Was that last sentence unnecessary and obnoxious and Sheldon-like? Meh. I yam what I yam. And Sheldon's not all bad, he's just got a wrong-planet thing going on.

So, if you're inclined to study invention of other eras, and grappling to picture how it was with earlier inventors, as well as such things can be imagined, you need to jettison some assumptions which are specific to here and now, when significant inventions so often (not always!) are followed very quickly by application and recognition, when recognition is indeed sometimes a powerful motivation to invent. And keep in mind not just all of the differences between a certain age and now, but also between one past age and another.
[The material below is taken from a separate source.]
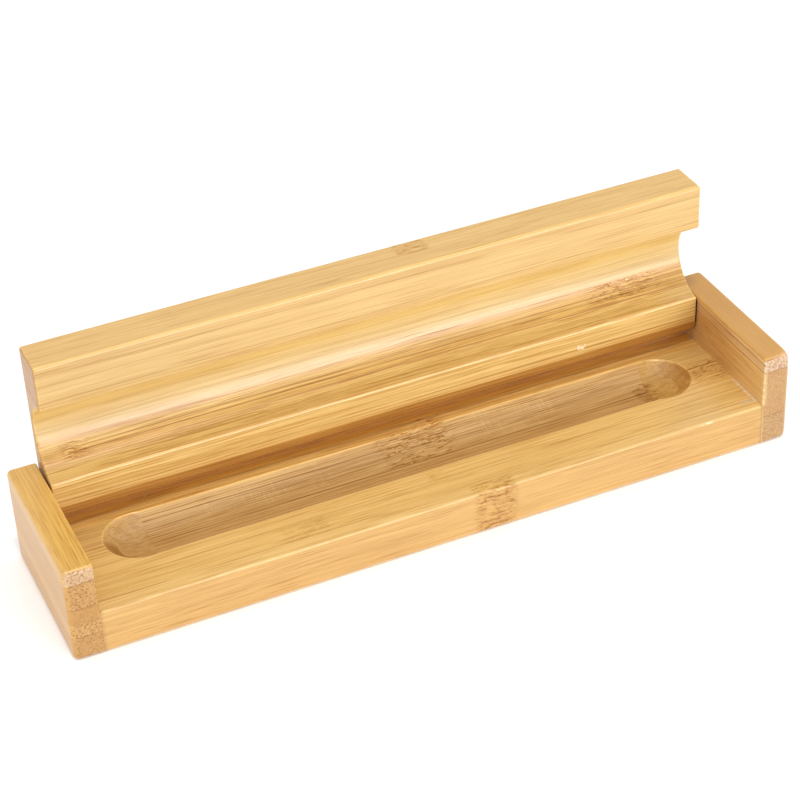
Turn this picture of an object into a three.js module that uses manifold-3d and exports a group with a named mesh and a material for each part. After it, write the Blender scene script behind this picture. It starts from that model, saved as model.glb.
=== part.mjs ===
import * as THREE from 'three';
import { mergeVertices } from 'three/addons/utils/BufferGeometryUtils.js';
import Module from 'manifold-3d';

// A long bamboo pencil case standing open.
// A grooved base board is glued between two taller cheeks, and a thick coved lid swings between
// the cheeks on two hidden steel pins. Sizes are millimetres, X runs along the case, the front is -Y,
// +Z is up, and the origin is the middle of the footprint on the table.

// Whole case
const caseLength = 180;
const caseDepth = 42;

// Base board
const baseThickness = 11.4;
const longEdgeRadius = 0.5;

// Cheeks, one at each end
const cheekThickness = 7;
const cheekHeight = 24.5;
const cheekTopCornerRadius = 1.1;
const cheekOuterEase = 1.2;
const cheekInnerEase = 0.45;
const cheekFootDepth = 1.2;

// Pen groove in the base
const grooveLength = 149.6;
const grooveWidth = 16.2;
const grooveDepth = 3.2;
const grooveBehindMiddle = 1;
const dishExtraDepth = 0.3;

// Lid, with its width running from the hinge edge to the front edge
const lidThickness = 10.6;
const lidSideClearance = 0.35;
const lidSeatClearance = 0.3;
const lidBackSetback = 0.3;
const lidCornerRadius = 0.7;
const lidEndEase = 0.4;
const swingCornerRadius = 3.2;

// Finger cove along the inner face of the lid
const coveRadius = 9.9;
const coveCentreProud = 1;
const coveAheadOfGroove = 0.75;

// Hinge pins and where their axis lies in the lid
const pinDiameter = 2;
const pinLength = 12;
const pinInCheek = 5;
const pinChamfer = 0.25;
const pinHoleClearance = 0.3;
const pivotFromInnerFace = 6.6;
const pivotFromHingeEdge = 4.1;

// Fineness of the rounded surfaces
const cornerSteps = 8;
const grooveSegments = 112;
const dishRings = 56;
const dishSegments = 72;
const coveSteps = 40;
const pinSegments = 24;

// Lines that the pieces share
const innerHalfLength = caseLength / 2 - cheekThickness;
const frontFaceY = -caseDepth / 2;
const backFaceY = caseDepth / 2;
const pivotY = backFaceY - lidBackSetback - pivotFromHingeEdge;
const pivotZ = baseThickness + lidSeatClearance + pivotFromInnerFace;
const lidLength = 2 * (innerHalfLength - lidSideClearance);
const lidWidth = backFaceY - lidBackSetback - frontFaceY;
const pinInnerEnd = innerHalfLength + pinInCheek - pinLength;

const wasm = await Module();
wasm.setup();

// Turns a closed geometry into a solid that can be cut and joined
function toSolid(geometry) {
  const bare = geometry.clone();
  bare.deleteAttribute('normal');
  bare.deleteAttribute('uv');
  const merged = mergeVertices(bare);
  return new wasm.Manifold(new wasm.Mesh({
    numProp: 3,
    vertProperties: new Float32Array(merged.attributes.position.array),
    triVerts: new Uint32Array(merged.index.array),
  }));
}

// Gives the vertices and triangles of a solid back as a geometry
function toGeometry(solid) {
  const mesh = solid.getMesh();
  const geometry = new THREE.BufferGeometry();
  geometry.setAttribute('position', new THREE.BufferAttribute(new Float32Array(mesh.vertProperties), 3));
  geometry.setIndex(new THREE.BufferAttribute(new Uint32Array(mesh.triVerts), 1));
  geometry.computeVertexNormals();
  return geometry;
}

// The same piece made for the other end of the case
function mirrored(geometry) {
  const copy = geometry.clone();
  copy.scale(-1, 1, 1);
  const order = copy.index.array;
  for (let corner = 0; corner < order.length; corner += 3) {
    [order[corner], order[corner + 1]] = [order[corner + 1], order[corner]];
  }
  copy.computeVertexNormals();
  return copy;
}

// Rounded rectangle across the board, as Y and Z points, drawn in by the same inset on every side
function boardOutline(board, inset) {
  const corners = [
    { side: 1, level: 1, radius: board.topRadius },
    { side: -1, level: 1, radius: board.topRadius },
    { side: -1, level: -1, radius: board.bottomRadius },
    { side: 1, level: -1, radius: board.bottomRadius },
  ];
  const leastRadius = 0.1;
  return corners.flatMap((corner, quarter) => {
    const radius = Math.max(corner.radius - inset, leastRadius);
    const reach = inset + radius;
    const centreY = corner.side * (board.depth / 2 - reach);
    const centreZ = board.height / 2 + corner.level * (board.height / 2 - reach);
    const from = quarter * Math.PI / 2;
    return new THREE.EllipseCurve(centreY, centreZ, radius, radius, from, from + Math.PI / 2)
      .getPoints(cornerSteps);
  });
}

// Rings of an eased end: the outline grows along a quarter circle until it reaches full size
function easedEnd(ease) {
  if (ease === 0) {
    return [{ along: 0, inset: 0 }];
  }
  return Array.from({ length: cornerSteps + 1 }, (unused, step) => {
    const angle = (step / cornerSteps) * Math.PI / 2;
    return { along: ease * (1 - Math.cos(angle)), inset: ease * (1 - Math.sin(angle)) };
  });
}

// Lofts a board along X through its outlines, from x = 0 to its length, and closes both ends
function loftBoard(board) {
  const rings = [
    ...easedEnd(board.startEase).map((ring) => ({ x: ring.along, inset: ring.inset })),
    ...easedEnd(board.endEase).reverse().map((ring) => ({ x: board.length - ring.along, inset: ring.inset })),
  ];
  const positions = [];
  const indices = [];
  for (const ring of rings) {
    for (const point of boardOutline(board, ring.inset)) {
      positions.push(ring.x, point.x, point.y);
    }
  }
  const count = boardOutline(board, 0).length;
  const firstCentre = rings.length * count;
  positions.push(0, 0, board.height / 2);
  positions.push(board.length, 0, board.height / 2);
  for (let index = 0; index < count; index += 1) {
    const next = (index + 1) % count;
    for (let ring = 0; ring < rings.length - 1; ring += 1) {
      const near = ring * count;
      const far = near + count;
      indices.push(near + index, near + next, far + next);
      indices.push(near + index, far + next, far + index);
    }
    const last = (rings.length - 1) * count;
    indices.push(firstCentre, next, index);
    indices.push(firstCentre + 1, last + index, last + next);
  }
  const geometry = new THREE.BufferGeometry();
  geometry.setAttribute('position', new THREE.Float32BufferAttribute(positions, 3));
  geometry.setIndex(indices);
  return geometry;
}

// Round bar along X between two places on the pivot axis
function barAlongX(radius, fromX, toX, segments) {
  const bar = new THREE.CylinderGeometry(radius, radius, toX - fromX, segments);
  bar.rotateZ(Math.PI / 2);
  bar.translate((fromX + toX) / 2, 0, 0);
  return bar;
}

// Base board with the pen groove: a shallow trough whose round ends are plunged a little deeper
function makeBase() {
  const board = loftBoard({
    length: 2 * innerHalfLength,
    depth: caseDepth,
    height: baseThickness,
    topRadius: longEdgeRadius,
    bottomRadius: longEdgeRadius,
    startEase: 0,
    endEase: 0,
  });
  board.translate(-innerHalfLength, 0, 0);

  const halfWidth = grooveWidth / 2;
  const cutterRadius = (halfWidth ** 2 + grooveDepth ** 2) / (2 * grooveDepth);
  const dishDepth = grooveDepth + dishExtraDepth;
  const dishRimRadius = Math.sqrt(dishDepth * (2 * cutterRadius - dishDepth));
  const dishX = grooveLength / 2 - dishRimRadius;
  const cutterZ = baseThickness - grooveDepth + cutterRadius;

  const trough = barAlongX(cutterRadius, -dishX, dishX, grooveSegments);
  trough.translate(0, grooveBehindMiddle, cutterZ);
  let solid = toSolid(board).subtract(toSolid(trough));
  for (const side of [-1, 1]) {
    const dish = new THREE.SphereGeometry(cutterRadius, dishSegments, dishRings);
    dish.rotateX(Math.PI / 2);
    dish.translate(side * dishX, grooveBehindMiddle, cutterZ - dishExtraDepth);
    solid = solid.subtract(toSolid(dish));
  }
  return toGeometry(solid);
}

// Left cheek with its inner face at x = 0: eased most on the outside, sanded flush with the base
// at its foot, and drilled blind for the hinge pin
function makeCheek() {
  const plank = loftBoard({
    length: cheekThickness,
    depth: caseDepth,
    height: cheekHeight,
    topRadius: cheekTopCornerRadius,
    bottomRadius: longEdgeRadius,
    startEase: cheekOuterEase,
    endEase: cheekInnerEase,
  });
  plank.translate(-cheekThickness, 0, 0);

  const foot = loftBoard({
    length: cheekFootDepth,
    depth: caseDepth,
    height: baseThickness,
    topRadius: longEdgeRadius,
    bottomRadius: longEdgeRadius,
    startEase: 0,
    endEase: 0,
  });
  foot.translate(-cheekFootDepth, 0, 0);

  const holeRadius = pinDiameter / 2 + pinHoleClearance;
  const hole = barAlongX(holeRadius, -pinInCheek - pinHoleClearance, cheekThickness, pinSegments);
  hole.translate(0, pivotY, pivotZ);
  return toGeometry(toSolid(plank).add(toSolid(foot)).subtract(toSolid(hole)));
}

// Arc of a profile, as points from one angle in degrees to another
function profileArc(centreY, centreZ, radius, fromDegrees, toDegrees, steps) {
  const from = THREE.MathUtils.degToRad(fromDegrees);
  const to = THREE.MathUtils.degToRad(toDegrees);
  return new THREE.EllipseCurve(centreY, centreZ, radius, radius, from, to, to < from).getPoints(steps);
}

// Lid standing open, drawn about the pin axis: its profile is extruded along the case
function makeLid() {
  const innerY = -pivotFromInnerFace;
  const outerY = lidThickness - pivotFromInnerFace;
  const hingeZ = -pivotFromHingeEdge;
  const frontZ = lidWidth - pivotFromHingeEdge;
  const coveZ = pivotY - grooveBehindMiddle + coveAheadOfGroove;
  const coveTurn = THREE.MathUtils.radToDeg(Math.acos(coveCentreProud / coveRadius));
  const outer = lidCornerRadius;
  const swing = swingCornerRadius;
  const profile = new THREE.Shape([
    ...profileArc(innerY + swing, hingeZ + swing, swing, 180, 270, 2 * cornerSteps),
    ...profileArc(outerY - outer, hingeZ + outer, outer, 270, 360, cornerSteps),
    ...profileArc(outerY - outer, frontZ - outer, outer, 0, 90, cornerSteps),
    ...profileArc(innerY + outer, frontZ - outer, outer, 90, 180, cornerSteps),
    ...profileArc(innerY - coveCentreProud, coveZ, coveRadius, coveTurn, -coveTurn, coveSteps),
  ]);

  const straight = lidLength - 2 * lidEndEase;
  const body = new THREE.ExtrudeGeometry(profile, {
    depth: straight,
    bevelEnabled: true,
    bevelThickness: lidEndEase,
    bevelSize: lidEndEase,
    bevelOffset: -lidEndEase,
    bevelSegments: 4,
  });
  body.translate(0, 0, -straight / 2);
  body.applyMatrix4(new THREE.Matrix4().makeBasis(
    new THREE.Vector3(0, 1, 0),
    new THREE.Vector3(0, 0, 1),
    new THREE.Vector3(1, 0, 0),
  ));

  let solid = toSolid(body);
  const holeRadius = pinDiameter / 2 + pinHoleClearance;
  for (const side of [-1, 1]) {
    const hole = barAlongX(holeRadius, pinInnerEnd - pinHoleClearance, innerHalfLength, pinSegments);
    if (side < 0) {
      hole.rotateZ(Math.PI);
    }
    solid = solid.subtract(toSolid(hole));
  }
  return toGeometry(solid);
}

// Hinge pin along X from x = 0, with both ends chamfered
function makePin() {
  const radius = pinDiameter / 2;
  const pin = new THREE.LatheGeometry([
    new THREE.Vector2(0, 0),
    new THREE.Vector2(radius - pinChamfer, 0),
    new THREE.Vector2(radius, pinChamfer),
    new THREE.Vector2(radius, pinLength - pinChamfer),
    new THREE.Vector2(radius - pinChamfer, pinLength),
    new THREE.Vector2(0, pinLength),
  ], pinSegments);
  pin.rotateZ(-Math.PI / 2);
  return toGeometry(toSolid(pin));
}

function bamboo(color) {
  return new THREE.MeshStandardMaterial({ color, roughness: 0.48, metalness: 0 });
}

function steel() {
  return new THREE.MeshStandardMaterial({ color: 0xb9bbbd, roughness: 0.35, metalness: 1 });
}

function named(name, geometry, material) {
  const mesh = new THREE.Mesh(geometry, material);
  mesh.name = name;
  return mesh;
}

const pencilCase = new THREE.Group();
pencilCase.add(named('base', makeBase(), bamboo(0xd9a65e)));

const cheekGeometry = makeCheek();
const leftCheek = named('cheek_left', cheekGeometry, bamboo(0xdcb078));
leftCheek.position.x = -innerHalfLength;
pencilCase.add(leftCheek);

const rightCheek = named('cheek_right', mirrored(cheekGeometry), bamboo(0xd8a968));
rightCheek.position.x = innerHalfLength;
pencilCase.add(rightCheek);

// Everything on the hinge is placed from the pin axis
const hinge = new THREE.Group();
hinge.position.set(0, pivotY, pivotZ);
pencilCase.add(hinge);
hinge.add(named('lid', makeLid(), bamboo(0xe3b671)));

const pinGeometry = makePin();
const leftPin = named('hinge_pin_left', pinGeometry, steel());
leftPin.position.x = -innerHalfLength - pinInCheek;
hinge.add(leftPin);
const rightPin = named('hinge_pin_right', pinGeometry, steel());
rightPin.position.x = pinInnerEnd;
hinge.add(rightPin);

export default pencilCase;
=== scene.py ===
import math

import bmesh
import bpy
import numpy as np
from mathutils.geometry import tessellate_polygon
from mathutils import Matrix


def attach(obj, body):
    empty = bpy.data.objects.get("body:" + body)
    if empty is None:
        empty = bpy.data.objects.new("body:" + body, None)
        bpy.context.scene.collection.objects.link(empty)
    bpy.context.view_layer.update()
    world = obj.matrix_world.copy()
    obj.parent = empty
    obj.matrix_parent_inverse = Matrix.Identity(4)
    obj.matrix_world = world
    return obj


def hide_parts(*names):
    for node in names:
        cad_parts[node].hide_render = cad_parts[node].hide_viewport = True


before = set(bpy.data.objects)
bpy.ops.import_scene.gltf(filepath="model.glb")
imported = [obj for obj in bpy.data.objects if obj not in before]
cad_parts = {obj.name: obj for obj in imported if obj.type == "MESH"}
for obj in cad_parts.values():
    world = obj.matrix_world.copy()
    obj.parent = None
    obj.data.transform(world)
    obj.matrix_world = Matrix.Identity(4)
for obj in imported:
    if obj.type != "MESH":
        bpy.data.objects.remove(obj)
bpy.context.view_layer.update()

# A long bamboo pencil case standing open on a pale floor.
# Shapes are worked out in millimetres, X along the case, and put into the meshes in metres.
millimetre = 0.001
mergeDistance = 0.002


def ease01(value, low, high):
    # 0 below low, 1 above high, and 3t^2 - 2t^3 between them
    t = np.clip((value - low) / (high - low), 0, 1)
    return t * t * (3 - 2 * t)


def arcPoints(centre, radius, fromDegrees, toDegrees, steps):
    # centre + radius * (cos a, sin a), with a running evenly between the two angles; with them
    # the outward directions, and sin(pi t), which says how far a point is from the arc's ends
    angle = np.radians(np.linspace(fromDegrees, toDegrees, steps + 1))
    radial = np.stack([np.cos(angle), np.sin(angle)], -1)
    outward = radial if toDegrees > fromDegrees else -radial
    turn = np.sin(np.linspace(0, math.pi, steps + 1))
    return np.array(centre) + radius * radial, outward, turn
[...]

Imagine a Europe in 1300, with no clocks, no guns and no printing -- or perhaps with all three, but all three kept strictly secret by their inventors, for reasons which would be difficult indeed for us to really imagine to the point where we can sympathize with those reasons, and if we're not to that point we're not yet close to understanding -- and then imagine 1550, when clocks and guns and printing are not only everywhere, but are so firmly established that already it has begun to become difficult to imagine the time before them. We constantly transform our own world, and the things transformed include the way in which we study our ancestors and their transformations. We're constantly a work in progress, and by "we" I mean much more than just humans.